__CHALLENGE__. Determine how many lines of the entries contain "this". Reply with that number alone.

* Begin SUPPLIED ENTRIES *

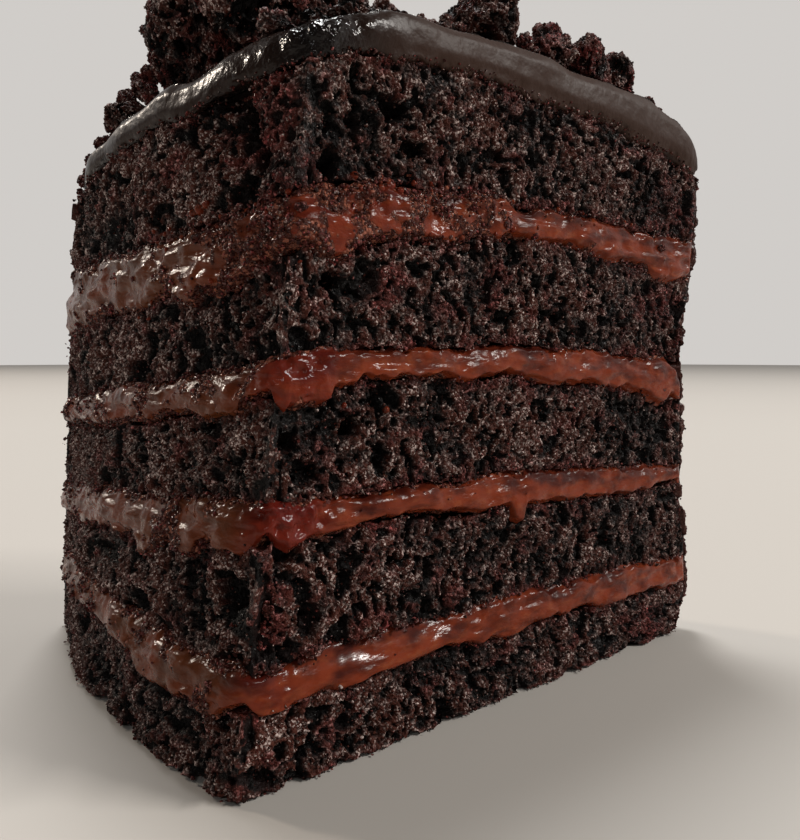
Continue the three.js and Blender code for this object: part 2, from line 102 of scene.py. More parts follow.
SPONGES = ["sponge_1", "sponge_2", "sponge_3", "sponge_4", "sponge_5"]
FILLINGS = ["filling_1", "filling_2", "filling_3", "filling_4"]
CHUNKS = [f"chunk_{number}" for number in range(1, 16)]
# Shown faces carry this material number while a mesh is cut finer
SHOWN = 1
# Points nearer than this, in metres, are one
MERGE = 2e-6
COARSER = 1.0
FEWER = 1
# The longest edge of the shown faces, in millimetres
SPONGE_EDGE = 0.38
FILLING_EDGE = 0.36
CHUNK_EDGE = 0.52
BED_EDGE = 0.8
GLAZE_EDGE = 0.9
COAT_EDGE = 1.0


def tone(code):
    """An sRGB hex colour as linear red, green, blue and alpha."""
    parts = [int(code[at : at + 2], 16) / 255 for at in (1, 3, 5)]
    linear = [c / 12.92 if c <= 0.04045 else ((c + 0.055) / 1.055) ** 2.4 for c in parts]
    return (*linear, 1.0)


def length_setting(name, description, millimetres):
    """A length that a user can change."""
    return bpy.props.FloatProperty(
        name=name, description=description, default=millimetres * MM, unit="LENGTH"
    )


def colour_setting(name, description, code):
    """A colour that a user can change."""
    return bpy.props.FloatVectorProperty(
        name=name, description=description, default=tone(code), size=4, subtype="COLOR"
    )


class CakeSettings(bpy.types.PropertyGroup):
    """Sizes and colours that a user would change."""

    grain: length_setting("Crumb grain", "Width of the round grains of the open crumb", 1.0)
    crag: length_setting("Crumb clumps", "Width of the clumps that the grains hang together in", 3.4)
    bulge: length_setting("Filling bulge", "How far the filling stands out between sponges", 0.9)
    sponge_colour: colour_setting("Sponge", "Moist dark cocoa sponge", "#48241b")
    # Painted highlights: the colour of the glints painted on single grains of crumb
    painted_glint_colour: colour_setting("Painted glints", "Glints painted on single grains of crumb", "#d4c2bb")
    reddish_colour: colour_setting("Reddish crumb", "Crumb that has taken up filling", "#4b1d18")
    filling_colour: colour_setting("Filling", "Red-brown chocolate filling", "#74301b")
    # The darkest filling colour, to the top of each filling layer, and in patches of the side coat
    filling_dark_colour: colour_setting("Filling, dark", "Where it is thick or soaked in", "#3a130c")
    glaze_colour: colour_setting("Glaze", "Near-black chocolate glaze", "#120e0d")
    glaze_cut_colour: colour_setting("Glaze, cut", "Where the knife went through", "#301c12")
    frosting_colour: colour_setting("Side coat", "Thin chocolate frosting on the rim", "#3f1f17")
    floor_colour: colour_setting("Floor", "Plain pale studio floor", "#aca7a1")
    window_power: bpy.props.FloatProperty(
        name="Window light",
        description="Power of the light behind the cake, to the left",
        default=60.0,
        unit="POWER",
    )


# Noise on points in millimetres


def cell_number(cell, seed):
    """One number from 0 to 1 for each whole-numbered cell."""
    mixed = (cell[..., 0] * 73856093) ^ (cell[..., 1] * 19349663) ^ (cell[..., 2] * 83492791)
    mixed = (mixed ^ (seed * 2654435761)) & 0xFFFFFFFF
    mixed = ((mixed ^ (mixed >> 15)) * 2246822519) & 0xFFFFFFFF
    mixed = ((mixed ^ (mixed >> 13)) * 3266489917) & 0xFFFFFFFF
    return (mixed ^ (mixed >> 16)) / 4294967296


def swell(points, size, seed):
    """Smooth noise from -1 to 1, its swells about SIZE apart. Each SEED is a pattern of its own."""
    place = points / size
    home = np.floor(place).astype(np.int64)
    part = place - home
    part = part * part * (3 - 2 * part)
    total = 0
    for step in itertools.product((0, 1), repeat=3):
        share = np.prod(np.where(step, part, 1 - part), axis=-1)
        total = total + share * cell_number(home + step, seed)
    return total * 2 - 1


def grains(points, size, seed):
    """Height of a heap of round grains over the surface, and the number of the grain on top."""
    place = points / size
    home = np.floor(place).astype(np.int64)
    best = np.zeros(len(points))
    number = np.zeros(len(points))
    for step in itertools.product((-1, 0, 1), repeat=3):
        cell = home + step
        centre = cell + np.stack([cell_number(cell, seed + axis) for axis in (1, 2, 3)], -1)
        own = cell_number(cell, seed + 4)
        reach = (0.42 + 0.36 * own) ** 2 - ((place - centre) ** 2).sum(-1)
        on_top = reach > best
        best = np.where(on_top, reach, best)
        number = np.where(on_top, own, number)
    return np.sqrt(best) * size, number


def ramp(value, low, high):
    """0 below LOW and 1 above HIGH, with a smooth rise between."""
    share = np.clip((value - low) / (high - low), 0, 1)
    return share * share * (3 - 2 * share)


def torn_relief(points, settings, seed):
    """How far torn crumb stands out in millimetres, and how high each point is from 0 to 1."""
    crag, _ = grains(points, settings.crag / MM, seed)
    grain, _ = grains(points, settings.grain / MM, seed + 12)
    fine, _ = grains(points, 0.55, seed + 26)
    height = 0.1 * crag + 0.5 * grain + 0.9 * fine
    height += 0.25 * swell(points, 5.0, seed + 34) + 0.25 * swell(points, 1.8, seed + 36)
    open_crumb = 0.35 + 0.75 * ramp(swell(points, 8.0, seed + 62), -0.2, 0.5)
    height -= 1.6 * ramp(swell(points, 3.6, seed + 40), 0.42, 0.64)
    height -= 1.3 * open_crumb * ramp(swell(points, 1.7, seed + 46), 0.3, 0.6)
    height -= 1.0 * ramp(swell(points, 0.95, seed + 52), 0.2, 0.55)
    height += 0.4 * swell(points, 11.0, seed + 58) - 0.75
    return height, ramp(height, -1.3, 0.5)


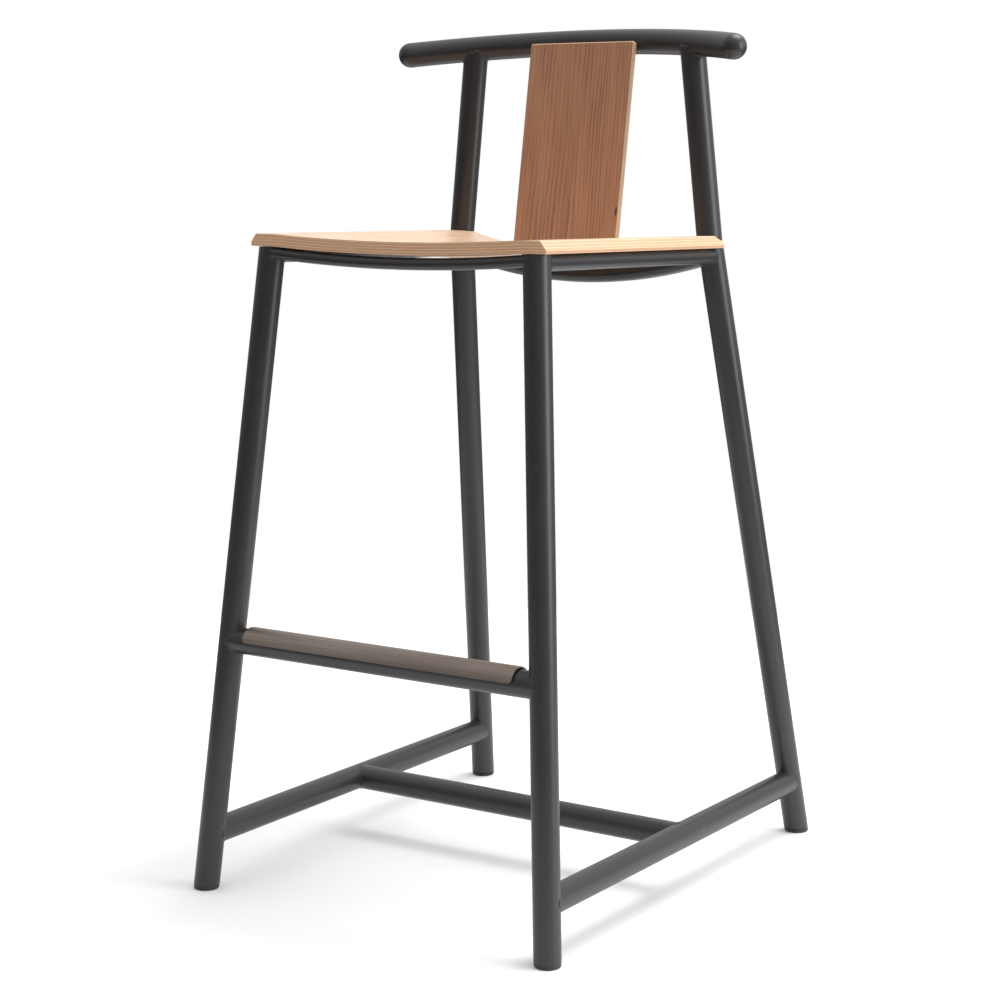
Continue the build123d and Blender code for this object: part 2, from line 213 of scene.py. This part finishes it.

* End SUPPLIED ENTRIES *

__FULL ANSWER__. 4